1つとんで3つ目も演奏シーンです。このシーンはテレビ版でもあった展開で、梓のために作った曲を本人の前で披露する、というものです。ここでも基本的には1つ目のライブシーンと同じく、光を使い方、それから回想なども入っていて当然感動します。
テレビ版と比較してひとつ気が付いたのは、映画では「梓が涙を流す」というシーンがなくなっていることです。「涙」という感動の記号を使わなくても、十分に感動させられるということなのでしょう。確かにその通りでした。感動の記号を使わずに「イイ感じ」を演出できる、このあたりが『けいおん』のすごさだと感じます。
戻って2つ目の感動シーン。梓への演奏を前に互いの心境を語りあう4人、というシーン。感動の度合いは別として、このシーンが『けいおん』の最もすごいところであり、他のアニメではこの感じを見たことがありません。
簡単に言ってしまえばただの会話。

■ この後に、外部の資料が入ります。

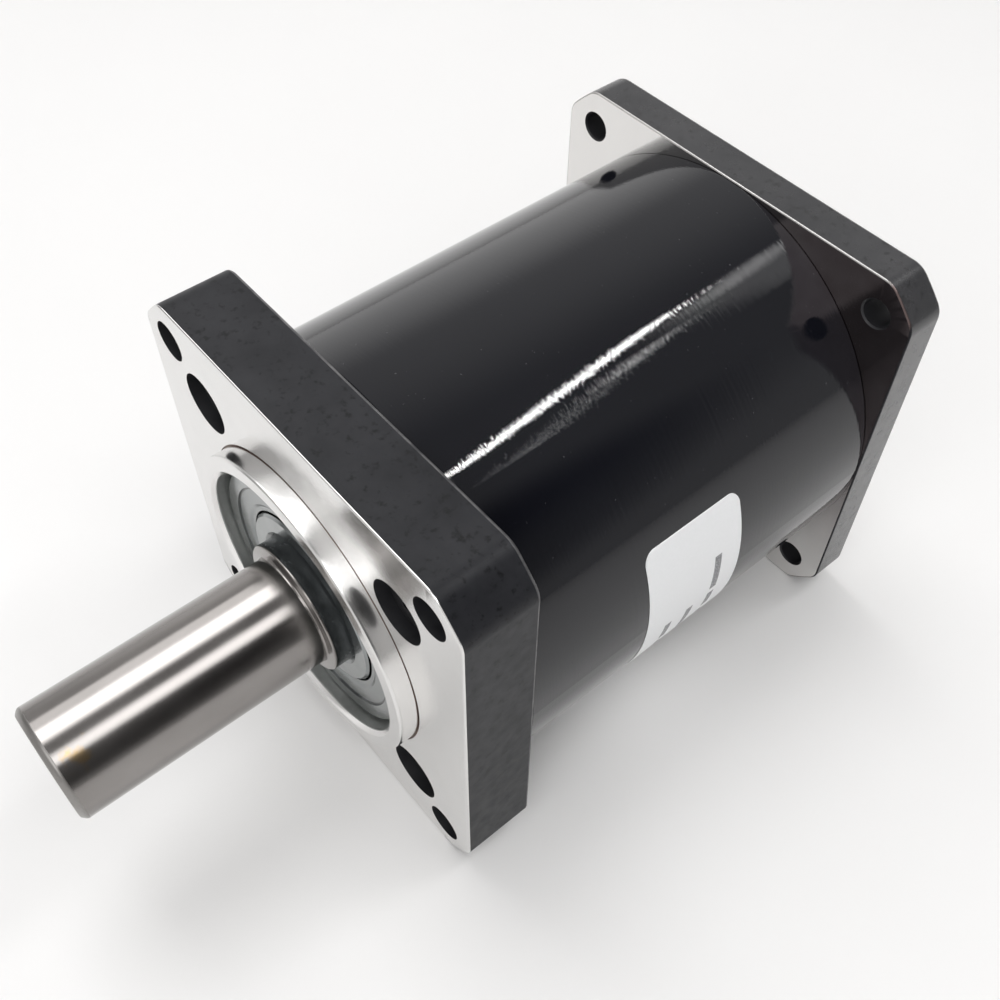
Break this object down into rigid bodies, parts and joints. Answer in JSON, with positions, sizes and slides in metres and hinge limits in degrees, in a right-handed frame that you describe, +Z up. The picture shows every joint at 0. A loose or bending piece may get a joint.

例によって明らかに感動を誘うようなセリフや演出はありません。しかし、普通の会話シーンとは何かが違います。そしてあまりにも現実味があります。何気ない会話こそが卒業を前にした彼女たちにとって貴重なものなのだと分かる感じで、そんな会話が続けられるほど不思議と感動がこみ上げてくるのです。
具体的に何が違うのかよくわからないのですが、おそらく会話の「間」に秘密がありそうです。それとも声優さんの演技力なのでしょうか?だとしたら声優さんには感服するばかりです。
テレビ版では二期20話には言わずと知れた感動シーンがあります。ここでもこれと同じような手法の会話が使われていました。さらにこのシーンでは「感動を誘うセリフと演出」もプラスされているのでもうどうしようもないくらい泣けます。
映画全体の感想も書いておきます。
作りとしてはテレビ版のよさをそのまま2時間に凝縮した感じで、最後に向かうにつれテレビ版最終回(ストーリーの)に繋がるようになっていきます。前半部分のロンドン旅行は、いつもの日常感を見せつつ、テレビの総集編みたいにならず、劇場版のスペシャル感を演出するためのものだったのだと思います。
少し気になったのは、ロンドンパートと帰国後の学校パートが分離していまっている感があることです。ロンドンが全体の3分の2ほどで、帰国後が3分の1ほどなのですが、ロンドンで一度クライマックスを迎えてしまった感があるので、帰国したときの失速は否めません。感動するのは帰国後なので、ロンドンパートから自然につなげることができれば尚よしだったと思います。
劇場版の一番最初のシーン(唯の部屋、まず写真が画面いっぱいに映った後、目覚ましが鳴る。それを布団の中から手だけがのびて止める)はテレビ版一期の一話の最初のシーンと同じだということに気が付きました。最初の写真がテレビ版では中学生時代の写真なのに対して、映画では軽音部メンバーの写真なのがミソです。とはいえちょっとした遊びみたいなものなのでしょう。テレビでは入学式の朝だったので、映画では卒業式の朝であればグッとくるものがあったのでしょうが、実際にはそうではありません。